Elisabeth Semel

What the ruling on California’s death penalty means

Elisabeth Semel interviewed by Uprising Radio, July 18, 2014

“The delays are fundamentally, primarily, the function of the state’s inability to move these cases any more quickly. The process is arbitrary; there is no rational distinction between individuals who are ultimately executed and those who are not—and instead spend twenty-five plus years on death row—and that in essence violates the 8th amendment’s prohibition on cruel and unusual punishment.”

Federal judge rules California death penalty unconstitutional

Elisabeth Semel quoted in Los Angeles Times, July 16, 2014

Elisabeth Semel … described Wednesday’s decision as “unprecedented in the modern death penalty in California.” “This is an issue that has been discussed in California for decades,” she said. “What he did is both amass and synthesize what [this means] in the context of the 8th Amendment.”

California death penalty ruled unconstitutional

Elisabeth Semel interviewed by Capital Public Radio, July 16, 2014

“If the system is arbitrary, then it doesn’t serve the legitimate purposes of capital punishment, at least as the U.S. Supreme Court has declared them,” she says. “It doesn’t deter, and it doesn’t serve the purpose of retribution.”

Why Oklahoma matters in California

Elisabeth Semel writes for Daily Journal, May 9, 2014 (subscription required)

Those who are chomping at the bit for California to resume executions would do well to pay heed not only to last week’s debacle in Oklahoma, but also to the botched executions that took place in other states over the past few months.

Oklahoma execution nightmare shines light on California policies

Elisabeth Semel quoted in San Francisco Chronicle, May 1, 2014

Elizabeth Semel … agreed that California is less secretive than Oklahoma. But with a dwindling supply of execution drugs, she said, prison officials in other states have resorted to non-FDA chemicals or compound drugs whose manufacturers are reluctant to be identified. “The less reliable the source of chemicals, the greater the need to know who is manufacturing them and what their composition is,” as the Oklahoma execution illustrates, she said.

A question of bias in jury selection

Elisabeth Semel quoted in the Sacramento Bee, January 5, 2014
Semel says the [clinic] brief urges the court “to ultimately decide that when a trial court rejects a Batson objection, the court must explain on the record that it has evaluated all the circumstances related to the issue of discrimination. If a trial judge fails to do so, a reviewing court should not accept the trial court’s unexplained ruling.”

Use of race in peremptory challenges before justices

Elisabeth Semel quoted in National Law Journal, December 11, 2013 (registration required)

“I’m kind of a Batson wonk,” said Semel, who has filed amicus briefs not only in Williams’ case but in other Batson-related Supreme Court cases. “I knew about the [Williams] case before it was argued. When the opinion came down, I said to his lawyer, ‘If you’re interested, I’m interested in doing an amicus brief.’ He said yes.”

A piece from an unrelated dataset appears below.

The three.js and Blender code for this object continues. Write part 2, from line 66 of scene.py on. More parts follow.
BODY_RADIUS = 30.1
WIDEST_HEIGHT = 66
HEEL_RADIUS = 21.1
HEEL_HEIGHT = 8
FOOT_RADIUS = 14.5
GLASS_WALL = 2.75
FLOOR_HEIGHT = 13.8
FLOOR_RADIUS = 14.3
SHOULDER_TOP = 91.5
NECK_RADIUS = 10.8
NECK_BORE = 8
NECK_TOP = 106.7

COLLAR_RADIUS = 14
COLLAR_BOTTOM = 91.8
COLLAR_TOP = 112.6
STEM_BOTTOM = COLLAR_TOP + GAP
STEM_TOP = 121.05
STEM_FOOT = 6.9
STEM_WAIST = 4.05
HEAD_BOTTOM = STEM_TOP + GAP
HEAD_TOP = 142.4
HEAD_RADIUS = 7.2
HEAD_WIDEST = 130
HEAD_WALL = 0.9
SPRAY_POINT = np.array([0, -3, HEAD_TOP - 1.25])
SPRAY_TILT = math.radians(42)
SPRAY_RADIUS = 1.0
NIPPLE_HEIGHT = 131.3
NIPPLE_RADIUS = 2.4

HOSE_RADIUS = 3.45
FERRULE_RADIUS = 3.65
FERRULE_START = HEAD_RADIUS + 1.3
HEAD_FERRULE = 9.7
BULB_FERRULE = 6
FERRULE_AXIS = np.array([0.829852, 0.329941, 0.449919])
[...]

Tsarnaevs’ cousin avoids the spotlight

Elisabeth Semel quoted in POLITICO, May 3, 2013

“In a capital case where there’s more than one defendant-suspect, it’s always important to investigate what the relative roles of each of the actors was,” said Elisabeth Semel of the University of California Berkeley law school’s Death Penalty Clinic. She declined to comment on the specifics of the Tsarnaev case.